According to Statistics Canada, the average industrial wage jumped 3.1 per cent from March 2012 to 2013, rising to about $932 a week, or $48,480 a year.
Median compensation for CEOs was $5.6 million, or 115 times the average industrial wage.
Global Governance Advisors says Canada’s company chiefs are not yet earning as much as they were before the downturn – when median compensation was $5.8 million. Median pay had slipped as low as $4 million in 2009 in GGA’s annual review of CEO compensation.
Last year, salaries and bonuses were up 18 per cent and equity compensation climbed 14 per cent, in part a result of the improvement in stock prices. Many CEOs get much of their compensation in share units and stock options.
Median pay levels on the GGA review can vary from year to year, because different companies are selected annually. This year, the top earner was Gerald Schwartz at Onex Corp., who took home more than $87 million because of a large package of stock options, followed by Nadir Mohamed at Rogers, who had total reported compensation of $26.7 million.
CEO pay is usually set by a company board and began rising rapidly in the 1990s when securities commissions mandated rules that top executives’ pay scales should be made public.
That led to many boards comparing their own executive compensation plan with what CEOs are paid at other companies, including companies in the U.S., which have even higher executive compensation.

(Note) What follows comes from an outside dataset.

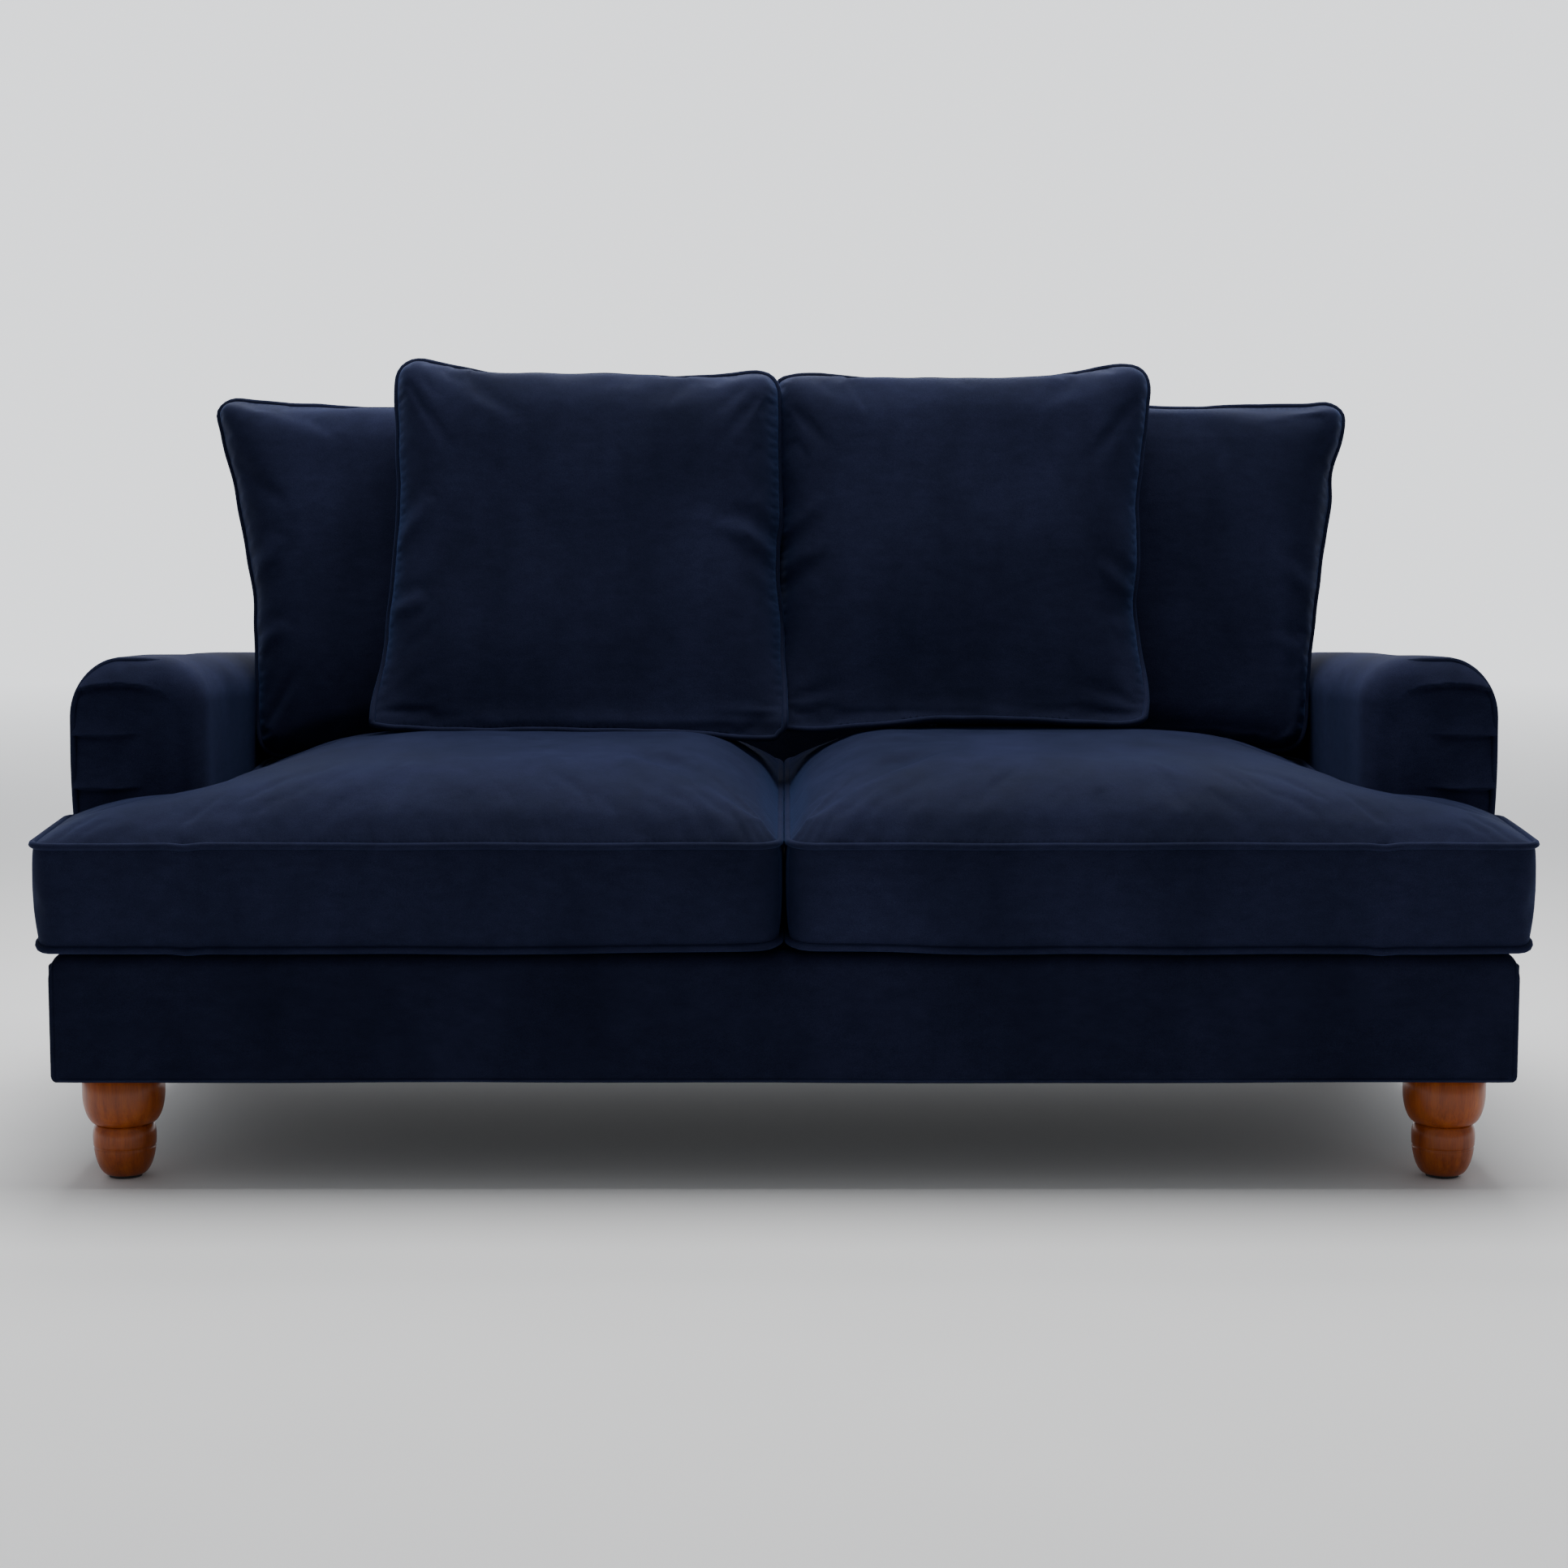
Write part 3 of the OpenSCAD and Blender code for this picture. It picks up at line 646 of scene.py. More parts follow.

GGA said many Canadian companies – including Canadian Pacific Railway and Barrick Gold – saw a changeover in top management in the past year, which can lead to a large payout to the outgoing CEO and a jump in compensation as the company tries to attract new talent.
Paul Gryglewicz, managing partner at Global Governance Advisors, said boards are tying compensation more tightly to performance targets, in part by compensating CEOs with share units that reflect share performance. That could slow the rapid pace of increase of CEO pay, he said.
Shareholders’ rights and equality focused organizations have also begun pushing back on the issue of CEO pay, turning up at company annual general meetings to demand more accountability over the issue.
In the U.S., Dodd-Frank legislation could soon require U.S. companies to report on the ratio of CEO pay to that of the average worker, hoping it would lead to a moderation in CEO pay.